SET TASK — Locate the string "None" throughout the material and copy every line in which it occurs.
-- Begin --
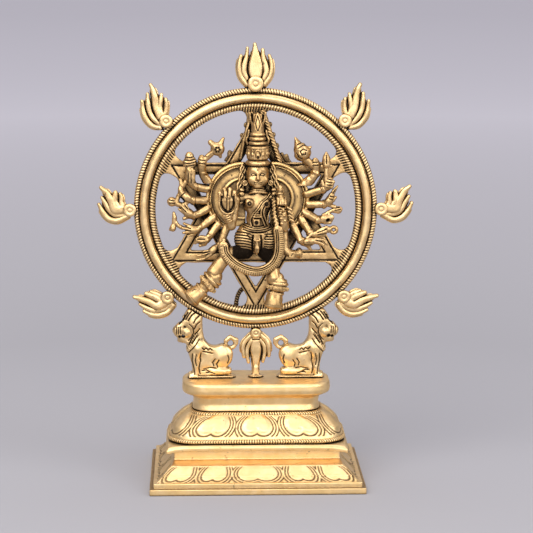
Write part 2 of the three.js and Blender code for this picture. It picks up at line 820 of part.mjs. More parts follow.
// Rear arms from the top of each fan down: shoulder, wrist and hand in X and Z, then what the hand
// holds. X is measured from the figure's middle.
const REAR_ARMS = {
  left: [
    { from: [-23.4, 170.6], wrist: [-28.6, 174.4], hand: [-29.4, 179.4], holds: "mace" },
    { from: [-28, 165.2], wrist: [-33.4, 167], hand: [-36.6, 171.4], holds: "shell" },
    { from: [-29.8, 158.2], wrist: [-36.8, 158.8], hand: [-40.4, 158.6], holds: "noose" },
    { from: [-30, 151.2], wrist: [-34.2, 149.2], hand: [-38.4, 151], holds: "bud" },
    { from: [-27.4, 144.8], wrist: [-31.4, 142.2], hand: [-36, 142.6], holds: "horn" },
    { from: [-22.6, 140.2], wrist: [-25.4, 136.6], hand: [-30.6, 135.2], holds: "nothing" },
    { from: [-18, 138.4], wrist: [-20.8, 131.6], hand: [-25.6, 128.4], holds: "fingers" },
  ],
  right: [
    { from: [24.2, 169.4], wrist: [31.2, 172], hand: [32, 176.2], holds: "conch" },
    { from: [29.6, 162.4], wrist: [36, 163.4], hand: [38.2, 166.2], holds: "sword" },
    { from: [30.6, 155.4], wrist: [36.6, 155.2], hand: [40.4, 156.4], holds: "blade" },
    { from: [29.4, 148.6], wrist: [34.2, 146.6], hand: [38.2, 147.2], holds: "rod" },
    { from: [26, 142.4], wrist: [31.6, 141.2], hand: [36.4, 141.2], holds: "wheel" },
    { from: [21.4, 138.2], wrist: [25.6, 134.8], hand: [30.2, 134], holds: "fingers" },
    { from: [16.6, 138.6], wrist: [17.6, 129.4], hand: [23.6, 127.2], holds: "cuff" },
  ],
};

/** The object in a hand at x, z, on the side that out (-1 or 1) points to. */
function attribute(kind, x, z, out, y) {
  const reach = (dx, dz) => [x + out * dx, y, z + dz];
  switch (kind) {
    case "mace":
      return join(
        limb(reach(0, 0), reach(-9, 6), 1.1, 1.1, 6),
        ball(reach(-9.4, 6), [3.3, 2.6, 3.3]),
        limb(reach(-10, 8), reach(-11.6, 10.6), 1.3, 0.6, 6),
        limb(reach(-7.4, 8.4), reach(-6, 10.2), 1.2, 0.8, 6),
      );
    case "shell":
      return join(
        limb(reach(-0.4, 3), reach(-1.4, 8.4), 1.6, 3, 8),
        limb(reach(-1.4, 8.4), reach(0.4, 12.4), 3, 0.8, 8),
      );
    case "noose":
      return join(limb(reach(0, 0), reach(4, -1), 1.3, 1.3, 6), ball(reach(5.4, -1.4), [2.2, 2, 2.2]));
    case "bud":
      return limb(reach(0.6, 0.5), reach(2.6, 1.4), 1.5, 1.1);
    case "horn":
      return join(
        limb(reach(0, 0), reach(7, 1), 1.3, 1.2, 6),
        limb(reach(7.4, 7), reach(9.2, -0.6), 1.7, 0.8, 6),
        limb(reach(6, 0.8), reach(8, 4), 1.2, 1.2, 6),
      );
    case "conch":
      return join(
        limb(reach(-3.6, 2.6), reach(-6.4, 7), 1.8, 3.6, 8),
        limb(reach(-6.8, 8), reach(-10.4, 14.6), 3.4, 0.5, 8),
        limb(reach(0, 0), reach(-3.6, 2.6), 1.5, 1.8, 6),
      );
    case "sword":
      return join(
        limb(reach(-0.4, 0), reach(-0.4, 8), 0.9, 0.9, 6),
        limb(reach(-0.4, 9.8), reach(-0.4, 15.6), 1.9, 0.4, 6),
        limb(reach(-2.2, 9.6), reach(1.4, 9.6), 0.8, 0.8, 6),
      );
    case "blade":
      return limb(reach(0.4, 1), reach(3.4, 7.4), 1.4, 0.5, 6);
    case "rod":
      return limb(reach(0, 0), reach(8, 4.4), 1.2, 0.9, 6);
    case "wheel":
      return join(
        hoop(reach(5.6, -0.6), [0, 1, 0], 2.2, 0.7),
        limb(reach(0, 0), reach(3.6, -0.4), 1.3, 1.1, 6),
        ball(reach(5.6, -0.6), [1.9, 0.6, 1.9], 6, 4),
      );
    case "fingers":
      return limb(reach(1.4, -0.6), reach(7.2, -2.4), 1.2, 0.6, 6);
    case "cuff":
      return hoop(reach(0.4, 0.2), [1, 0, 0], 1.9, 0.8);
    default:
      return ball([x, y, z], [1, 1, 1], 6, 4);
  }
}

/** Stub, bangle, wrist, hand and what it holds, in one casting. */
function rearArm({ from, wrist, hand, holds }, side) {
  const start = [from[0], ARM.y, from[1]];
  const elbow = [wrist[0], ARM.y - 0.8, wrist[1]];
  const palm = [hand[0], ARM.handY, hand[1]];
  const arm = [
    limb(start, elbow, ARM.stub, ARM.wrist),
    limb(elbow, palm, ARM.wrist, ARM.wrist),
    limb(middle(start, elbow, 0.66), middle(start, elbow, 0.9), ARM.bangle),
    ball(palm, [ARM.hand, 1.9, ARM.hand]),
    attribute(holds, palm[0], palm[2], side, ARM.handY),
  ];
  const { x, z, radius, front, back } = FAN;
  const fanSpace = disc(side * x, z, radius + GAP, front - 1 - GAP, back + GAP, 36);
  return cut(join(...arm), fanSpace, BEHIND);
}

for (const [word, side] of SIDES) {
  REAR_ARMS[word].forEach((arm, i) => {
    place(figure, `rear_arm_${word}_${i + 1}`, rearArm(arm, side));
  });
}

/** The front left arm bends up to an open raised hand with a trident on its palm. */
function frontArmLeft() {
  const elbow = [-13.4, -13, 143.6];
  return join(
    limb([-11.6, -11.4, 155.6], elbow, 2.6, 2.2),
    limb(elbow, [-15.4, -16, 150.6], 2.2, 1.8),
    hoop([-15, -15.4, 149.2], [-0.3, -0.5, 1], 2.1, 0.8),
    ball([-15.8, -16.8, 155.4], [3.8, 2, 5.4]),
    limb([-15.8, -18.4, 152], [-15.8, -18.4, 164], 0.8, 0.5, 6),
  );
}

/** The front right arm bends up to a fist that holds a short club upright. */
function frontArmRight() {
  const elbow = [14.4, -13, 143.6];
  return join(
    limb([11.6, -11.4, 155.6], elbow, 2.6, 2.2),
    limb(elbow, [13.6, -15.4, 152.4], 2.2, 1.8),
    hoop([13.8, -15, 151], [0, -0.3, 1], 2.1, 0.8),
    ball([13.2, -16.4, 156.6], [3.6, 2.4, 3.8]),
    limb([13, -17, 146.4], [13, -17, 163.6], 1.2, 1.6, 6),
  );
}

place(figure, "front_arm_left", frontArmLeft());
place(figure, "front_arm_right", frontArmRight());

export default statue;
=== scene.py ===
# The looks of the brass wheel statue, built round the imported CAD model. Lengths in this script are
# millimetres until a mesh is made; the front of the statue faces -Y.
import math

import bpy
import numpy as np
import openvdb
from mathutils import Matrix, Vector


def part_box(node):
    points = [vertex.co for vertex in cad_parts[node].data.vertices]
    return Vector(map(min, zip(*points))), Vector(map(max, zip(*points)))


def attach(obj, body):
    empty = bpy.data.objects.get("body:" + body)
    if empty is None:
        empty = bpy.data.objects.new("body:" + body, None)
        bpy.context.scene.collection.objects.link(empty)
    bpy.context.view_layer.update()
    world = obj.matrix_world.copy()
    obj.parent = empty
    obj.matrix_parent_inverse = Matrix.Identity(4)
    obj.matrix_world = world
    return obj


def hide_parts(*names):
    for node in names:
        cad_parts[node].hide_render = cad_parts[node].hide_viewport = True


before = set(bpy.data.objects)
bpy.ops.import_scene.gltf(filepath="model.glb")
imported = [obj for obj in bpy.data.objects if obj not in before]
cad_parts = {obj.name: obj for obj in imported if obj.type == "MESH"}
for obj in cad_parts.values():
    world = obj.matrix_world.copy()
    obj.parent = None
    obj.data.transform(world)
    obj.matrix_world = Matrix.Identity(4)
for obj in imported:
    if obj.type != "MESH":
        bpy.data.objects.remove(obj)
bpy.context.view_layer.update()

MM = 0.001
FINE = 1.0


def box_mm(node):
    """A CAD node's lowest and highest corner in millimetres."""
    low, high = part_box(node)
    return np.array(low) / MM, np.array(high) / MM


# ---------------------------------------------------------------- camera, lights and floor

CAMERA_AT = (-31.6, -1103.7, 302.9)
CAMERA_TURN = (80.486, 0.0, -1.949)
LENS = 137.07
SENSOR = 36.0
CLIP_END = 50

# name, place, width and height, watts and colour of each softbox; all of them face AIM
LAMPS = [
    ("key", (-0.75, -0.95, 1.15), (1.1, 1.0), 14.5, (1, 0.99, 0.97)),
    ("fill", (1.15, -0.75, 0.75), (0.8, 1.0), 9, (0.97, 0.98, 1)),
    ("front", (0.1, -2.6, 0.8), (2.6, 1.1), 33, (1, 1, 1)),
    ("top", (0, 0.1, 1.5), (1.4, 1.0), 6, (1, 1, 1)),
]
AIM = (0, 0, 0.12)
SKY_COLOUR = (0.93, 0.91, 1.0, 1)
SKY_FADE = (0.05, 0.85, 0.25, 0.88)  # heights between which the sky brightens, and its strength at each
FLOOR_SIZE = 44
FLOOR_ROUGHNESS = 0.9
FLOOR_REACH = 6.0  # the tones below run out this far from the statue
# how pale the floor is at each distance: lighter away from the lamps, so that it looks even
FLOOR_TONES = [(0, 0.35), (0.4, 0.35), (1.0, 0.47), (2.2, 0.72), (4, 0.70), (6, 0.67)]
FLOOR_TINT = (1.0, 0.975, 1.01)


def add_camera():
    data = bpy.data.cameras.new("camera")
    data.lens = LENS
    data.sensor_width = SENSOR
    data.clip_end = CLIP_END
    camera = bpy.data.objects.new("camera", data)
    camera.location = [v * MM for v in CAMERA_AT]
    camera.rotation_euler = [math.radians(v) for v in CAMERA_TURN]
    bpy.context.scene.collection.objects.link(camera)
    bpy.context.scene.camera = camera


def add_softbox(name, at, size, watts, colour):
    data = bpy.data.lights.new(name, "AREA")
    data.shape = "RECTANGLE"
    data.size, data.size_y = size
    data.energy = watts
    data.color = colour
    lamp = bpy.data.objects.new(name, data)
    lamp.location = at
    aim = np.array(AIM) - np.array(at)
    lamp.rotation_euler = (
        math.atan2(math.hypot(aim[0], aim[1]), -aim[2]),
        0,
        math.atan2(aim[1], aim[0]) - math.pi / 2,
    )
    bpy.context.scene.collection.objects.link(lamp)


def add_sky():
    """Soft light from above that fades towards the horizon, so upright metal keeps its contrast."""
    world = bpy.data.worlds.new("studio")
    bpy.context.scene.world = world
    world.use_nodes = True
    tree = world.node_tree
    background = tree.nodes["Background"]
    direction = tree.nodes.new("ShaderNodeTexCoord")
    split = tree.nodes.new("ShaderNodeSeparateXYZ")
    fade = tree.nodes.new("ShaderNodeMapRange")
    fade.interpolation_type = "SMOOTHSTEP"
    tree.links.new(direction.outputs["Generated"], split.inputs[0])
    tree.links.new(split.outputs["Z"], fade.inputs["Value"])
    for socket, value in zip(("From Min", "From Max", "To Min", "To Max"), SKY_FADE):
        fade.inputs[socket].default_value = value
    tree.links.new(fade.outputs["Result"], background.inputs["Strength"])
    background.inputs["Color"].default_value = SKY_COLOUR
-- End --
WRITTEN ANSWER —
    if empty is None:
        empty = bpy.data.objects.new("body:" + body, None)
    obj.parent = None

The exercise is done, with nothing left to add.